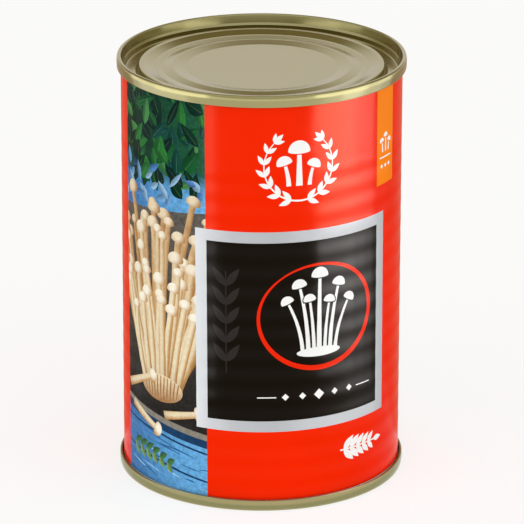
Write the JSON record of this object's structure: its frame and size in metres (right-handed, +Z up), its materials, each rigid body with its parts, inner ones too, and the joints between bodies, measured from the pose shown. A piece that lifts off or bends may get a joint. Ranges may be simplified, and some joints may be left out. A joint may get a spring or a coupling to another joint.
{
  "type": "labelled food can",
  "caption": "Sealed round tinplate food can, taller than wide, with gold-lacquered double-seamed ends and a glossy printed paper label wrapped round its beaded body.",
  "frame": {"origin": "middle of the flat crest of the bottom seam, on which the can stands", "axes": "+Z up along the can's axis, -Y out of the front of the label, +X to the right of the label's front"},
  "size_m": [0.0758, 0.0758, 0.1135],
  "materials": {
    "lacquered_tinplate": "satin gold lacquer",
    "bare_tinplate": "bright tinplate",
    "printed_paper": "glossy varnish over print",
    "sealing_compound": "matte",
    "food": "wet"
  },
  "bodies": {
    "root": {"can_body": "bare_tinplate", "top_end": "lacquered_tinplate", "bottom_end": "lacquered_tinplate", "top_sealing_ring": "sealing_compound", "bottom_sealing_ring": "sealing_compound", "paper_label": "printed_paper", "packed_contents": "food"}
  },
  "joints": []
}
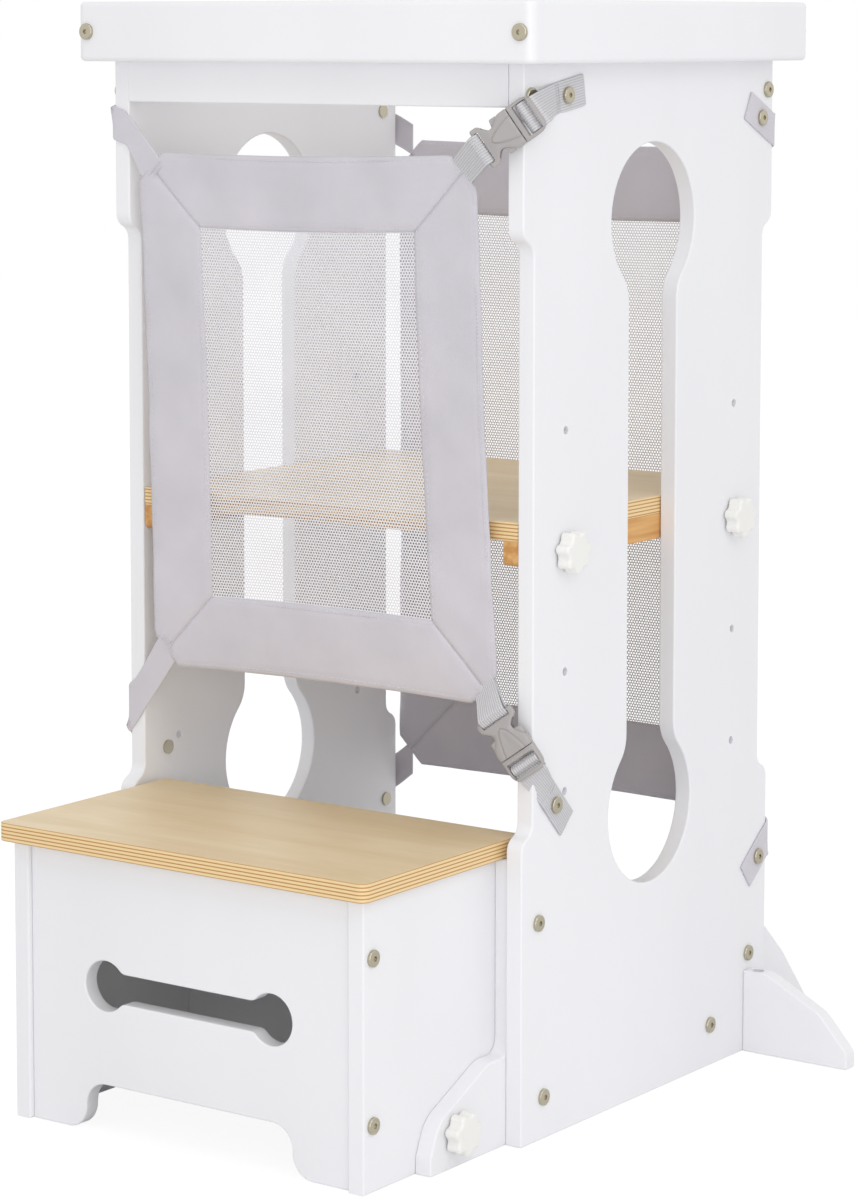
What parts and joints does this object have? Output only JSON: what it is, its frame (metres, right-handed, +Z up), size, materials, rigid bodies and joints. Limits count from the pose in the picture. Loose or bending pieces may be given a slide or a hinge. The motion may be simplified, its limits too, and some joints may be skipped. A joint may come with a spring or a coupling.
{
  "type": "toddler kitchen helper stool",
  "caption": "White wooden kitchen helper tower with a plywood step and standing platform, mesh safety nets held by webbing and side-release buckles, a top rim and outward feet.",
  "frame": {"origin": "bottom centre of the bounding box, on the floor", "axes": "+X to the tower's right seen from the step, +Y from the step to the back, +Z up"},
  "size_m": [0.615, 0.656, 0.9],
  "materials": {
    "white_paint": "satin",
    "plywood": "satin",
    "pine": "matte",
    "nickel": "satin",
    "knob": "matte",
    "fabric": "matte",
    "mesh": "matte",
    "webbing": "matte",
    "buckle": "matte"
  },
  "bodies": {
    "tower": {"side_panel_left": "white_paint", "side_panel_right": "white_paint", "rim_board_front": "white_paint", "rim_board_back": "white_paint", "rim_board_left": "white_paint", "rim_board_right": "white_paint", "top_rail_front": "white_paint", "top_rail_back": "white_paint", "lower_board_front": "white_paint", "lower_rail_back": "white_paint", "step_side_left": "white_paint", "step_side_right": "white_paint", "step_front_board": "white_paint", "step_plate_left": "white_paint", "step_plate_right": "white_paint", "side_foot_left": "white_paint", "side_foot_right": "white_paint", "back_foot_left": "white_paint", "back_foot_right": "white_paint", "step_top": "plywood", "rim_bolts": "nickel", "panel_bolts": "nickel", "step_bolts": "nickel", "strap_bolts": "nickel", "strap_sleeve_nuts": "nickel", "foot_bolts": "nickel", "foot_barrel_nuts": "nickel", "step_inserts": "nickel", "rear_net_border": "fabric", "rear_net_mesh": "mesh", "front_straps_left": "webbing", "front_tabs_right": "webbing", "rear_straps": "webbing", "buckle_plug_top": "buckle", "buckle_plug_low": "buckle"},
    "platform": {"platform_board": "plywood", "platform_cleat_left": "pine", "platform_cleat_right": "pine"},
    "front_net": {"front_net_border": "fabric", "front_net_mesh": "mesh", "net_webbing_loops": "webbing", "buckle_socket_top": "buckle", "buckle_socket_low": "buckle"},
    "stud_body_platform_left_front": {"stud_platform_left_front": "nickel"},
    "knob_body_platform_left_front": {"knob_platform_left_front": "knob"},
    "stud_body_platform_left_back": {"stud_platform_left_back": "nickel"},
    "knob_body_platform_left_back": {"knob_platform_left_back": "knob"},
    "stud_body_step_left": {"stud_step_left": "nickel"},
    "knob_body_step_left": {"knob_step_left": "knob"},
    "stud_body_platform_right_front": {"stud_platform_right_front": "nickel"},
    "knob_body_platform_right_front": {"knob_platform_right_front": "knob"},
    "stud_body_platform_right_back": {"stud_platform_right_back": "nickel"},
    "knob_body_platform_right_back": {"knob_platform_right_back": "knob"},
    "stud_body_step_right": {"stud_step_right": "nickel"},
    "knob_body_step_right": {"knob_step_right": "knob"},
    "prong_top_a": {"buckle_prong_top_a": "buckle"},
    "prong_top_b": {"buckle_prong_top_b": "buckle"},
    "prong_low_a": {"buckle_prong_low_a": "buckle"},
    "prong_low_b": {"buckle_prong_low_b": "buckle"}
  },
  "joints": [
    {"name": "platform_lift", "type": "slide", "parent": "tower", "child": "platform", "axis": [0, 0, 1], "range_m": [0, 0.096]},
    {"name": "front_net_swing", "type": "hinge", "parent": "tower", "child": "front_net", "pos_m": [-0.172, -0.1382, 0.3475], "axis": [0, 0.0306, -0.9995], "range_deg": [0, 110]},
    {"name": "stud_platform_left_front_out", "type": "slide", "parent": "tower", "child": "stud_body_platform_left_front", "axis": [-1, 0, 0], "range_m": [0, 0.0121]},
    {"name": "knob_platform_left_front_turn", "type": "hinge", "parent": "stud_body_platform_left_front", "child": "knob_body_platform_left_front", "pos_m": [-0.2135, -0.0905, 0.468], "axis": [-1, 0, 0], "range_deg": [0, 4320]},
    {"name": "stud_platform_left_back_out", "type": "slide", "parent": "tower", "child": "stud_body_platform_left_back", "axis": [-1, 0, 0], "range_m": [0, 0.0121]},
    {"name": "knob_platform_left_back_turn", "type": "hinge", "parent": "stud_body_platform_left_back", "child": "knob_body_platform_left_back", "pos_m": [-0.2135, 0.1655, 0.468], "axis": [-1, 0, 0], "range_deg": [0, 4320]},
    {"name": "stud_step_left_out", "type": "slide", "parent": "tower", "child": "stud_body_step_left", "axis": [-1, 0, 0], "range_m": [0, 0.0121]},
    {"name": "knob_step_left_turn", "type": "hinge", "parent": "stud_body_step_left", "child": "knob_body_step_left", "pos_m": [-0.1985, -0.2185, 0.028], "axis": [-1, 0, 0], "range_deg": [0, 4320]},
    {"name": "stud_platform_right_front_out", "type": "slide", "parent": "tower", "child": "stud_body_platform_right_front", "axis": [1, 0, 0], "range_m": [0, 0.0121]},
    {"name": "knob_platform_right_front_turn", "type": "hinge", "parent": "stud_body_platform_right_front", "child": "knob_body_platform_right_front", "pos_m": [0.2135, -0.0905, 0.468], "axis": [1, 0, 0], "range_deg": [0, 4320]},
    {"name": "stud_platform_right_back_out", "type": "slide", "parent": "tower", "child": "stud_body_platform_right_back", "axis": [1, 0, 0], "range_m": [0, 0.0121]},
    {"name": "knob_platform_right_back_turn", "type": "hinge", "parent": "stud_body_platform_right_back", "child": "knob_body_platform_right_back", "pos_m": [0.2135, 0.1655, 0.468], "axis": [1, 0, 0], "range_deg": [0, 4320]},
    {"name": "stud_step_right_out", "type": "slide", "parent": "tower", "child": "stud_body_step_right", "axis": [1, 0, 0], "range_m": [0, 0.0121]},
    {"name": "knob_step_right_turn", "type": "hinge", "parent": "stud_body_step_right", "child": "knob_body_step_right", "pos_m": [0.1985, -0.2185, 0.028], "axis": [1, 0, 0], "range_deg": [0, 4320]},
    {"name": "prong_top_a_press", "type": "hinge", "parent": "tower", "child": "prong_top_a", "pos_m": [0.20835, -0.15623, 0.79713], "axis": [-0.342, 0.9397, 0], "range_deg": [0, 6], "stiffness_Nm_per_rad": 0.05},
    {"name": "prong_top_b_press", "type": "hinge", "parent": "tower", "child": "prong_top_b", "pos_m": [0.19865, -0.15977, 0.81187], "axis": [0.342, -0.9397, 0], "range_deg": [0, 6], "stiffness_Nm_per_rad": 0.05},
    {"name": "prong_low_a_press", "type": "hinge", "parent": "tower", "child": "prong_low_a", "pos_m": [0.18887, -0.14489, 0.30961], "axis": [-0.2588, 0.9659, 0], "range_deg": [0, 6], "stiffness_Nm_per_rad": 0.05},
    {"name": "prong_low_b_press", "type": "hinge", "parent": "tower", "child": "prong_low_b", "pos_m": [0.20293, -0.14111, 0.32019], "axis": [0.2588, -0.9659, 0], "range_deg": [0, 6], "stiffness_Nm_per_rad": 0.05}
  ],
  "couplings": [
    {"joint": "stud_platform_left_front_out", "follows": "knob_platform_left_front_turn", "m_per_rad": 0.00015915},
    {"joint": "stud_platform_left_back_out", "follows": "knob_platform_left_back_turn", "m_per_rad": 0.00015915},
    {"joint": "stud_step_left_out", "follows": "knob_step_left_turn", "m_per_rad": 0.00015915},
    {"joint": "stud_platform_right_front_out", "follows": "knob_platform_right_front_turn", "m_per_rad": 0.00015915},
    {"joint": "stud_platform_right_back_out", "follows": "knob_platform_right_back_turn", "m_per_rad": 0.00015915},
    {"joint": "stud_step_right_out", "follows": "knob_step_right_turn", "m_per_rad": 0.00015915}
  ]
}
===
Report only how many lines in the records contain the word "parts".

- **Exercise result**: 2